I'm half way through Writing Urban Space, a Zero Books publication edited by Liam Murray Bell & Gavin Goodwin, which, as the cover-all tagline states is an exploration of "the relationship between imaginative writing and the built environment". It's a compilation of short, digestible chunks of essay texts, that meanders gently through the subject matter, until I got to Can Writing Shape Place? by Sarah Butler, writer and director of UrbanWords - a consultancy setup "to explore how writing and writers might intersect with the process of regeneration". Oh dear.

Whilst Butler tries to allay my fears around the use of terms like consultancy and regeneration, I'm not convinced. It all feels like a physical and metaphysical "land grab". The property developer/ council/ regeneration agents has the monopoly on the physical land and it's planned architectural development with artists/ writers subcontracted (through a consultancy agency) to lay claim to the more ephemeral spaces that occupy the soon-to-be-developed site. In the case of this short essay, Butler's projects are "participatory, community-based projects, which look to explore, unpick and articulate communities' relationships to their environment." Oh my.

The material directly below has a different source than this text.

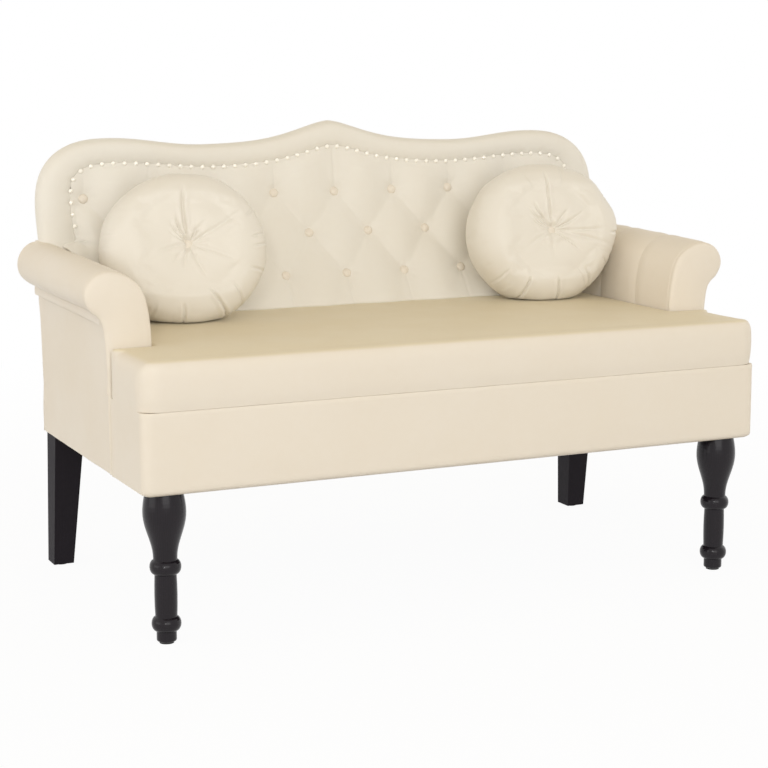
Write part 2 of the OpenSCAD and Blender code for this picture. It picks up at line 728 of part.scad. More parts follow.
module back_border() {
    last = half_n - 1;
    tip = [[0.84, nail_depth - 8]];
    color("antiquewhite") skin_fans(
        [for (k = [-last:last]) band_ring(k, band_section(k))],
        band_ring(-last, tip)[0], band_ring(last, tip)[0]);
}

// Nails stand along the inner edge of the band, by length of arc from its middle
function arc_steps(i) = i == 0 ? 0 : norm(inner_half[i] - inner_half[i - 1]) + arc_steps(i - 1);
nail_run = [for (i = [0:half_n - 1]) arc_steps(i)];
run_x = [for (i = [0:half_n - 1]) [nail_run[i], inner_half[i][0]]];
run_z = [for (i = [0:half_n - 1]) [nail_run[i], inner_half[i][1]]];

nail_shank_r = 0.4;
nail_lift = 1.2 + gap;
module nail() {
    ball_r = (nail_r * nail_r + nail_h * nail_h) / (2 * nail_h);
    rotate([90, 0, 0]) {
        intersection() {
            translate([0, 0, nail_h - ball_r]) sphere(r = ball_r);
            cylinder(r = nail_r * 2, h = nail_h * 2);
        }
        translate([0, 0, -nail_shank]) cylinder(r = nail_shank_r, h = nail_shank + nail_h / 2, $fn = 16);
    }
}

module nail_trim() {
    color("gold") for (s = [-1, 1], a = [nail_pitch / 2:nail_pitch:nail_run[half_n - 1] - nail_r]) {
        x = lookup(a, run_x);
        z = lookup(a, run_z);
        b = min(nail_run[half_n - 1], a + 1);
        dir = [lookup(b, run_x) - x, lookup(b, run_z) - z];
        out = [dir[1], -dir[0]] * seam_w / 2 / norm(dir);
        translate([s * (x + out[0]), back_y(z, nail_depth + nail_lift), z + out[1]]) nail();
    }
}

module back_post() {
    color("burlywood") difference() {
        intersection() {
            back_slab(post_in_x, wall_x, leg_h, peak_z, panel_t, frame_depth);
            along_y(box_front, box_rear + box_d) crest_outline(0.7, side_x, leg_h);
        }
        back_bolt_bores();
    }
}
module back_post_right() { back_post(); }
module back_post_left() { mirror([1, 0, 0]) back_post(); }

crest_rail_z = peak_z - valley_drop - crest_rail_h - 15;
module back_top_rail() {
    color("burlywood") intersection() {
        back_slab(-post_in_x, post_in_x, crest_rail_z, peak_z, panel_t, frame_depth);
        along_y(box_front, box_rear + box_d) crest_outline(0.7, side_x, leg_h);
    }
}

module back_low_rail() {
    z = seat_top + 8;
    color("burlywood") back_slab(-post_in_x, post_in_x, z, z + low_rail_h, panel_t, frame_depth);
}

module back_webbing() {
    z0 = seat_top + 8 + low_rail_h;
    step = (crest_rail_z - z0) / back_webs;
    color("dimgray") for (i = [0:back_webs - 1]) {
        z = z0 + (i + 0.5) * step;
        back_slab(-post_in_x - 20, post_in_x + 20, z - web_w / 2, z + web_w / 2, frame_depth, web_depth);
    }
}

// Two bolts hold each post to the rear rail, with their heads sunk in the post's rear
back_bolt_x = (post_in_x + wall_x) / 2 + 4;
back_bolt_l = frame_t + rail_t - 2;
head_t = 3;
module at_back_bolts() {
    for (s = [-1, 1], h = [0.5, 0.83]) {
        z = mix(leg_h, rail_top, h);
        translate([s * back_bolt_x, back_y(z, panel_t), z]) rotate([90 - back_lean, 0, 0]) children();
    }
}
module back_bolt_bores() {
    at_back_bolts() {
        translate([0, 0, -5]) cylinder(r = back_bolt_r + play, h = back_bolt_l + 5 + 1);
        translate([0, 0, -5]) cylinder(r = 2 * back_bolt_r + play, h = head_t + 5.5);
    }
}
module back_bolts() {
    color("silver") at_back_bolts() {
        translate([0, 0, 0.5]) cylinder(r = 2 * back_bolt_r, h = head_t);
        translate([0, 0, 1]) cylinder(r = back_bolt_r, h = back_bolt_l - 1);
    }
}

// The turned front leg as [radius, height over the glide]
bulb_top = 36;
bulb_l = 106;
ring_z = 30 - glide_t;
function bulb(h) =
    h < bulb_top ? mix(neck_r, bulb_r, sin(90 * h / bulb_top))
                 : mix(waist_r, bulb_r, (1 + cos(180 * (h - bulb_top) / (bulb_l - bulb_top))) / 2);
function bead(low, r, z, steps) = [for (i = [1:steps - 1]) let (a = 180 * i / steps - 90)
    [low + (r - low) * cos(a), z + bead_h * sin(a)]];
module front_leg() {
    h = leg_h - glide_t;
    bead_z = h - bulb_l - 2 - bead_h;
    shaft_l = bead_z - ring_z - 2 * bead_h;
    color("#2a2526") difference() {
        translate([front_bolt[0], front_bolt[1], glide_t]) rotate_extrude() polygon(concat(
            [[0, 0], [foot_r - 2, 0], [foot_r - 0.5, 1], [foot_r, 2.5]],
            [[foot_r, ring_z - bead_h]], bead(foot_r, ring_r, ring_z, 10),
            [for (t = [0:0.25:1]) [shaft_r + 0.8 * sin(180 * t), ring_z + bead_h + shaft_l * t]],
            bead(shaft_r, bead_r, bead_z, 10),
            [[waist_r, bead_z + bead_h]],
            [for (i = [0:18]) [bulb(bulb_l * (18 - i) / 18), h - bulb_l * (18 - i) / 18]],
            [[0, h]]));
        leg_top_bore(front_bolt);
        glide_bore(front_bolt);
    }
}
module front_leg_right() { front_leg(); }
module front_leg_left() { mirror([1, 0, 0]) front_leg(); }

module leg_top_bore(at) {
    translate([at[0], at[1], leg_h - leg_bolt_down - gap]) cylinder(r = bolt_bore_r, h = leg_bolt_l);
}

// A rear leg: square, tapered, upright on its outer face and raked back
rear_leg_x = side_x - rear_leg_in;
rear_foot = [rear_leg_x - rear_foot_w / 2, box_rear + rear_rake - rear_foot_d / 2];
module rear_leg() {
    color("#2a2526") difference() {
        intersection() {
            along_y(box_front, box_rear + box_d) polygon([
                [rear_leg_x - rear_foot_w, glide_t], [rear_leg_x, glide_t],
                [rear_leg_x, leg_h], [rear_leg_x - rear_top, leg_h]]);
            along_x(0, box_w) polygon([
                [box_rear + rear_rake - rear_foot_d, glide_t], [box_rear + rear_rake, glide_t],
                [box_rear, leg_h], [box_rear - rear_top, leg_h]]);
        }
        leg_top_bore(rear_bolt);
        glide_bore(rear_foot);
    }
}
module rear_leg_right() { rear_leg(); }
module rear_leg_left() { mirror([1, 0, 0]) rear_leg(); }

module leg_bolts() {
    color("silver") for (s = [-1, 1], b = [front_bolt, rear_bolt])
        translate([s * b[0], b[1], leg_h - leg_bolt_down]) cylinder(r = leg_bolt_r, h = leg_bolt_l);
}

module leg_inserts() {
    color("goldenrod") for (s = [-1, 1], b = [front_bolt, rear_bolt])
        translate([s * b[0], b[1], leg_h + play]) difference() {
            cylinder(r = insert_r, h = insert_l);
            translate([0, 0, -1]) cylinder(r = bolt_bore_r, h = insert_l + 2);
        }
}

glide_pin_r = 1.5;
glide_pin_l = 12;
module glide_bore(at) {
    translate([at[0], at[1], 0]) cylinder(r = glide_pin_r + play, h = glide_t + glide_pin_l + gap, $fn = 24);
}
module leg_glides() {
    color("dimgray") for (s = [-1, 1], f = [front_bolt, rear_foot]) translate([s * f[0], f[1], 0]) {
        cylinder(r = glide_r, h = glide_t);
        cylinder(r = glide_pin_r, h = glide_t + glide_pin_l, $fn = 24);
    }
}

// A round pillow: domed faces drawn in at the middle, gathered rim, flattened where it rests
pillow_r = pillow_w / 2;
pillow_z = rest_z + pillow_r * pillow_settle - pillow_press;
right_y = back_y(pillow_z, base_depth(0, pillow_z) + puff_h) - pillow_t / 2 - pillow_back_gap;
left_y = right_y - left_forward;
right_x = arm_x + right_reach - pillow_r;
left_x = pillow_r - arm_x - left_reach;
spokes = 40;
function pillow_half(r) = pillow_t / 2 * pow(1 - pow(r, 2.8), 1 / 2.8)
    - pillow_pull * exp(-pow(r / 0.21, 2));
// A point of a pillow that stands at [x, y]: share of its radius, spoke, +1 for its front or -1 for its rear
function pillow_point(at, tilt, turn, r, j, side) =
    let (a = 360 * j / spokes, crease = j % 2 == 0 ? 0 : 1 - 0.035 * exp(-pow((r - 0.92) / 0.16, 2))
            - 0.03 * exp(-pow((r - 0.3) / 0.15, 2)),
         k = j % 2 == 0 ? 1 : crease, d = side * pillow_half(r) * k,
         u = pillow_r * r * (r > 0.8 ? k : 1) * cos(a), v = pillow_r * pillow_settle * r * sin(a),
         w = v * sin(tilt) - d * cos(tilt))
    [at[0] + u * cos(turn) + w * sin(turn), at[1] - u * sin(turn) + w * cos(turn),
        max(rest_z, pillow_z + d * sin(tilt) + v * cos(tilt))];
pillow_radii = [0.08, 0.2, 0.36, 0.54, 0.72, 0.86, 0.95];

module pillow(at, tilt, turn) {
    front = [for (r = pillow_radii) [for (j = [0:spokes - 1]) pillow_point(at, tilt, turn, r, j, 1)]];
    rim = [[for (j = [0:spokes - 1]) pillow_point(at, tilt, turn, 1, j, 1)]];
    rear = [for (i = [len(pillow_radii) - 1:-1:0])
        [for (j = [0:spokes - 1]) pillow_point(at, tilt, turn, pillow_radii[i], j, -1)]];
    rings = [for (r = concat(front, rim, rear)) [for (i = [spokes - 1:-1:0]) r[i]]];
    skin_fans(rings, pillow_point(at, tilt, turn, 0, 0, 1), pillow_point(at, tilt, turn, 0, 0, -1));
}
module pillow_right() { color("antiquewhite") pillow([right_x, right_y], right_lean, right_turn); }
module pillow_left() { color("antiquewhite") pillow([left_x, left_y], left_lean, left_turn); }

// The covered buttons of a pillow, one on each face
module pillow_buttons(at, tilt, turn) {
    pull = pillow_half(0.08) - pillow_half(0) + 1.5;
    for (s = [0, 180]) translate([at[0], at[1], pillow_z]) rotate([90 - tilt + s, 0, -turn])
        translate([0, 0, pillow_half(0) + gap]) button(pull);
}
module pillow_buttons_right() { color("wheat") pillow_buttons([right_x, right_y], right_lean, right_turn); }
module pillow_buttons_left() { color("wheat") pillow_buttons([left_x, left_y], left_lean, left_turn); }

front_rail();
rear_rail();
side_rail_left();
side_rail_right();
centre_stretcher();
corner_blocks();
seat_webbing();
dust_cover();
front_apron();
apron_corner_left();
apron_corner_right();
side_panel_left();
side_panel_right();
back_rear_panel();
arm_pad_left();
arm_pad_right();
arm_frame_left();
arm_frame_right();
arm_dowels();
arm_front_panel_left();
arm_front_panel_right();
seat_pad();
tufted_pad();
back_buttons();
back_border();
nail_trim();
back_post_left();
back_post_right();
back_top_rail();
back_low_rail();
back_webbing();
back_bolts();
front_leg_left();
front_leg_right();
rear_leg_left();
rear_leg_right();
leg_bolts();
leg_inserts();
leg_glides();
pillow_left();
pillow_right();
pillow_buttons_left();
pillow_buttons_right();
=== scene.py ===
import math
from bisect import bisect_right
from random import Random

import bmesh
import bpy
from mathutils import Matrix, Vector, kdtree, noise
from mathutils.bvhtree import BVHTree


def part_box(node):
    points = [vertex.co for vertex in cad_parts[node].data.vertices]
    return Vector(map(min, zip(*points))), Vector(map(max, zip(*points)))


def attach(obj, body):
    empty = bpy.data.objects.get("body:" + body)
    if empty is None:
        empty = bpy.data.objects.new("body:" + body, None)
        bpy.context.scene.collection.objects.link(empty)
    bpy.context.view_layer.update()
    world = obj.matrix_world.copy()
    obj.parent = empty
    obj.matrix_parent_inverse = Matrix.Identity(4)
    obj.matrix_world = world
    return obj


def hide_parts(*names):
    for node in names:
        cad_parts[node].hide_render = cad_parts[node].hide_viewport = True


bl_info = {
    "name": "Padded Bench Covers",
    "version": (1, 0, 0),
    "blender": (4, 5, 0),
    "location": "3D View > Sidebar > Bench",
    "description": "Covers, buttons, pillows, finishes and a plain stage for a small tufted bench",
    "category": "Object",
}

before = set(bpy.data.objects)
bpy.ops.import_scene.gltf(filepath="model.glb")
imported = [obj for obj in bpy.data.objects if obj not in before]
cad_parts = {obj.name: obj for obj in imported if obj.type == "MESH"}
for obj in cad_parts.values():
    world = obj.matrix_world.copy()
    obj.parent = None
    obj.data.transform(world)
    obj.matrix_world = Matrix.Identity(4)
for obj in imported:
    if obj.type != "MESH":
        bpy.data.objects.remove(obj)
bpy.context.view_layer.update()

MM = 0.001
BENCH = "bench"


def cad(node, end, axis):
    """One side of a node's box, in millimetres."""
    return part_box(node)[end][axis] / MM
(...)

I'm perhaps coming down too hard on this idea of a consultancy/ agent working with communities to help articulate their sense of a place/ space through writing or any other creative forms, as this is something artists are often parachuted in to do. However, it is the motivations of those retaining the consultancy's services that I question and their ability to "harvest" the creative outputs of a community for their own gains. The allusion of "control" extended to those within a community in such a situation, again, unsettles me greatly - "We're knocking down your town centre, but as you've indicated you'd "have a café with huge sofas and bottomless coffee pots..." therefore we'll lease the new prefab to Starbucks". Butler certainly wants to challenge the artists being "'used' as a tool"in these circumstances but the examples given in this very short text completely undermines the conclusion that the artists' role is anymore than that of 'tool' (both as instrument and person).

Despite appearances to the contrary this entry is not a 'cheap shot', as Butler's essay has raised a lot of interesting considerations when dealing with place/ space. Specifically around the term 'ownership' (and similar terms like authorship, control, etc.) and the simultaneously empowering and powerless act of reigning over conceptual place. Perhaps we can define these places/ spaces as 'property', aligning the terminology more closely with terms used in Andrea Phillip's essay Art and Housing: The Private Connection (in ArtSocial Housing-Housing the Social: Art, Property and Spatial Justice, 2012). This allows us to draw out the sense of ownership or implied ownership aspired to by unsuspecting Community D who sees Artist C descend on them with creative writing groups, drawing sessions and all other manner of conceptually camouflaged psychoanalysis employed as a control and feedback mechanism for Consultancy B under the employ/ instruction of Property Developer A - I imply a linear hierarchy starting at A moving through to D in order to highlight possible power structures inherent in such relationships.

My thoughts have dried up, so until I've mulled over it a little more I'll end this post here.